──────── RECORDED INFORMATION ────────
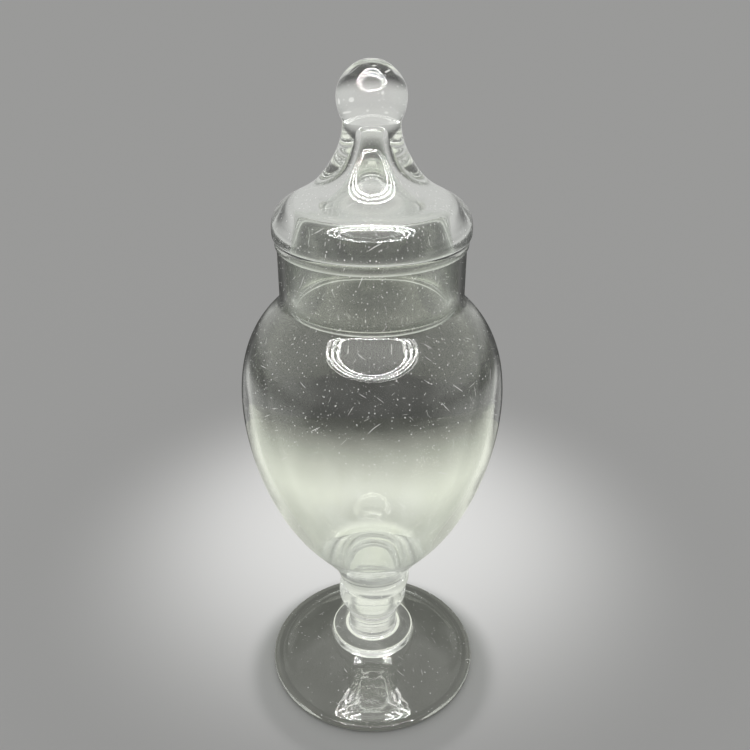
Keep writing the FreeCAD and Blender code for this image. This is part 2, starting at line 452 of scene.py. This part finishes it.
# The haze follows the same clouds, from a share of its mean in thin ones to a multiple in thick ones.
HAZY_CLOUD = (0.3, 0.75)
HAZE_SHARES = (0.4, 1.6)
# Haze and dust shine by themselves, in place of the light they would scatter: how brightly, and how much of
# the glass a speck covers.
VEIL_COLOUR = (0.97, 1.0, 0.94, 1)
VEIL_GLOW = 0.85
DUST_COLOUR = (1.0, 1.0, 0.97, 1)
DUST_GLOW = 0.85
DUST_COVER = 0.8
# Painted light: how much more the thick glass of the stem and of the bowl's bottom glows, in place of the
# light it gathers, and between which heights.
THICK_PAINTED_GLOW = 0.20
THICK_FROM = (0.012, 0.018)
THICK_TO = (0.045, 0.075)


def glass_surface(n, tint, edge_tint, haze, dirt):
    """Clear glass: faintly tinted, more so at its edges, with soft smears, haze, dust and scratches, and a
    painted glow of gathered light in the thick glass of the stem and of the bowl's bottom.
    """
    facing = n.add("ShaderNodeLayerWeight", {"Blend": EDGE_BLEND}).outputs["Facing"]
    colour = n.add("ShaderNodeMix", {0: facing, 6: tint, 7: edge_tint}, data_type="RGBA").outputs[2]
    cloud = n.add("ShaderNodeTexNoise", {
        "Vector": place_of(n), "Scale": CLOUDS_PER_METRE, "Detail": 2.0,
    }).outputs["Fac"]
    glass = n.add("ShaderNodeBsdfPrincipled", {
        "Base Color": colour,
        "Roughness": ramp(n, cloud, *SMEARED_CLOUD, 0.0, SMEAR_ROUGHNESS),
        "IOR": GLASS_IOR,
        "Transmission Weight": 1.0,
    }).outputs["BSDF"]
    veil = n.add("ShaderNodeEmission", {"Color": VEIL_COLOUR, "Strength": VEIL_GLOW}).outputs[0]
    dust = n.add("ShaderNodeEmission", {"Color": DUST_COLOUR, "Strength": DUST_GLOW}).outputs[0]
    height = n.add("ShaderNodeSeparateXYZ", {0: place_of(n)}).outputs["Z"]
    # Painted light: the thick glass of the stem and of the bowl's bottom glows more, in place of the light
    # it gathers.
    thick_painted_glow = n.math(
        "MULTIPLY",
        ramp(n, height, *THICK_FROM, 0.0, THICK_PAINTED_GLOW),
        ramp(n, height, *THICK_TO, 1.0, 0.0),
    )
    cover = n.math("MULTIPLY", ramp(n, cloud, *HAZY_CLOUD, *HAZE_SHARES), n.math("ADD", thick_painted_glow, haze))
    hazy = n.add("ShaderNodeMixShader", {0: cover, 1: glass, 2: veil}).outputs[0]
    dusty = n.math("MULTIPLY", marks(n, dirt), DUST_COVER)
    return n.add("ShaderNodeMixShader", {0: dusty, 1: hazy, 2: dust}).outputs[0]


# How glass seen edge-on darkens the light that passes through it.
EDGE_SHADE = (0.5, 0.52, 0.5, 1)


def lets_light_by(n, surface, tint):
    """The surface, but light on its way to something else passes it as through clear glass."""
    path = n.add("ShaderNodeLightPath").outputs["Is Shadow Ray"]
    facing = n.add("ShaderNodeLayerWeight", {"Blend": 0.5}).outputs["Facing"]
    shade = n.add("ShaderNodeMix", {0: facing, 6: tint, 7: EDGE_SHADE}, data_type="RGBA").outputs[2]
    clear = n.add("ShaderNodeBsdfTransparent", {"Color": shade}).outputs[0]
    return n.add("ShaderNodeMixShader", {0: path, 1: surface, 2: clear}).outputs[0]


# Colour of the glass face on and at its edges, for each material slot.
TINTS = {
    "jar_glass": ((0.985, 0.992, 0.965, 1), (0.92, 0.96, 0.90, 1)),
    "lid_glass": ((0.985, 0.993, 0.975, 1), (0.92, 0.965, 0.93, 1)),
}
# How hazy and how dusty the surface of each piece is.
WEAR = {
    "foot": (0.012, 0.5),
    "foot_collar": (0.012, 0.5),
    "stem_pillar": (0.012, 0.3),
    "stem_knop": (0.012, 0.3),
    "bowl_boss": (0.012, 0.3),
    "jar_bowl": (0.006, 0.8),
    "mouth_bead": (0.006, 0.5),
    "lid_plug_collar": (0.008, 0.6),
    "lid_dome": (0.008, 1.3),
    "lid_finial": (0.010, 2.8),
}


def glass(node, slot):
    """The glass of one piece."""
    n = Nodes(node + "_glass")
    tint, edge_tint = TINTS[slot]
    return n.output(lets_light_by(n, glass_surface(n, tint, edge_tint, *WEAR[node]), tint))


# How far inside and outside of a fused flat its edges still count as fused.
SEAM_INNER_MARGIN = 0.2 * MM
SEAM_OUTER_MARGIN = 0.02 * MM


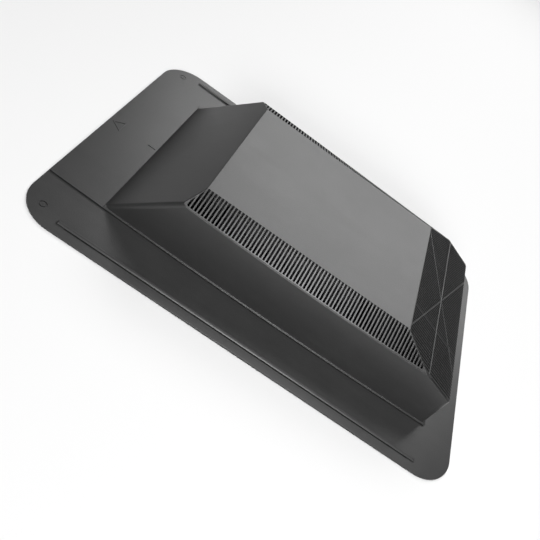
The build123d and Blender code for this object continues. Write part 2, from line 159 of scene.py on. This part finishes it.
────────
*WHAT YOU ARE ASKED TO DO:* Using the listing, collect all lines in which the string "code" is found.

*COMPLETE ANSWER:*
Keep writing the FreeCAD and Blender code for this image. This is part 2, starting at line 452 of scene.py. This part finishes it.
The build123d and Blender code for this object continues. Write part 2, from line 159 of scene.py on. This part finishes it.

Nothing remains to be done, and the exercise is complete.